Texas residents who are detained and convicted of even minor crimes may find a reduction in their earnings over a lifetime. According to a study that appeared in Crime and Delinquency, even though overall crime is on the decline, young people today are more likely to be taken into custody and convicted than in previous generations.

One reason for this rise is an increase in the number of people detained and convicted for minor offenses. More than 10% of women detained and 16% of men are charged with underage drinking. Furthermore, while black men remain the demographic most likely to be charged, convicted and incarcerated, women and white men are catching up to them. Rates for women being taken into custody have risen from one in 100 to one in seven. The rate for white man is three times higher than in the past.

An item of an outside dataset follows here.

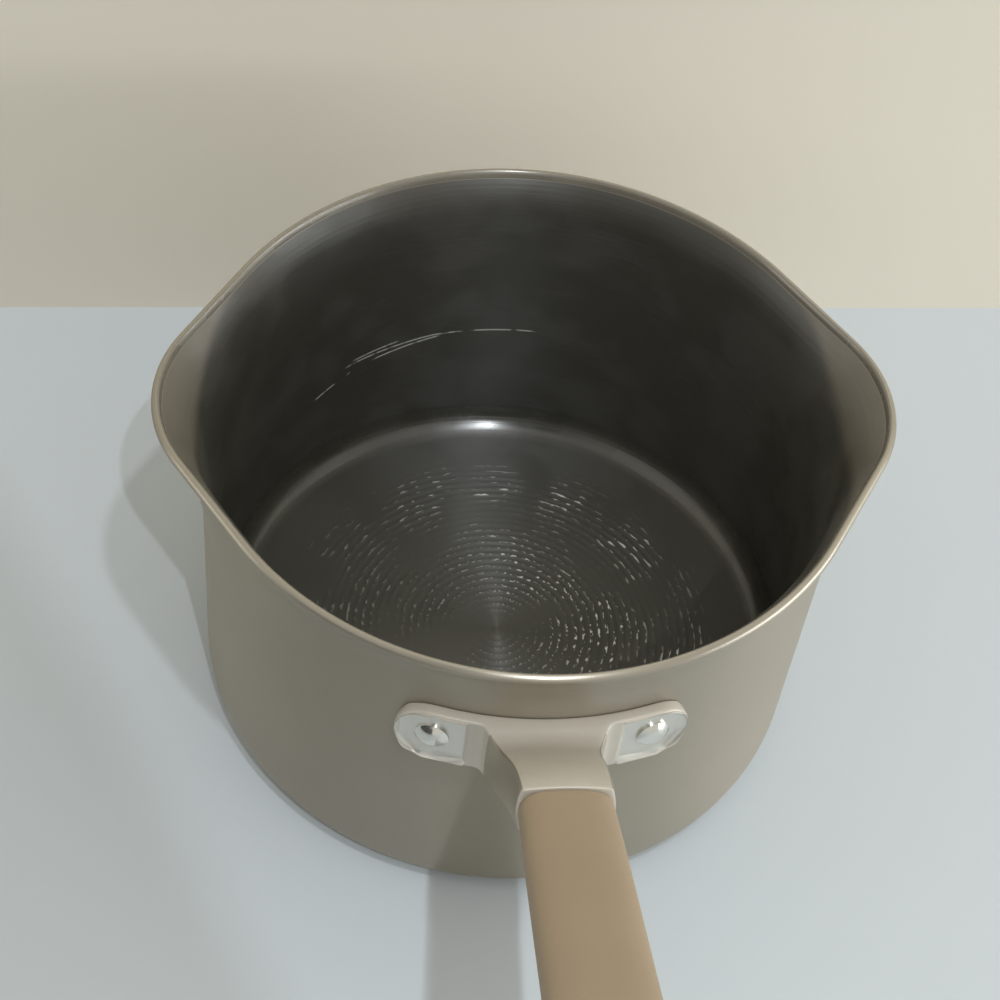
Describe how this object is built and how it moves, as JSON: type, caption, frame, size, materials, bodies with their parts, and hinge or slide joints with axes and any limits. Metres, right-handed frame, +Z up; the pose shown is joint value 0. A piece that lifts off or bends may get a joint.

People who are taken into custody are less likely to marry, and their career and educational opportunities may also narrow. When people are incarcerated, they are less likely to acquire valuable job skills. Many employers do not want to hire people with a record. Over a lifetime, people who are taken into custody once before the age of 26 earn $5,000 less per year than those who are not detained. Multiple incidents leads to $8,000 less in annual income.

One or more drunk driving offenses could have a similar effect. Some people could lose their jobs with even one conviction for drunk driving. There may also be additional repercussions, including fines and jail time. People who are facing charges for drunk driving might assume that there are few defenses available, but an attorney may suggest several strategies. One of them could be challenging the traffic stop itself on the basis that it was made without the required reasonable suspicion that a crime had been committed.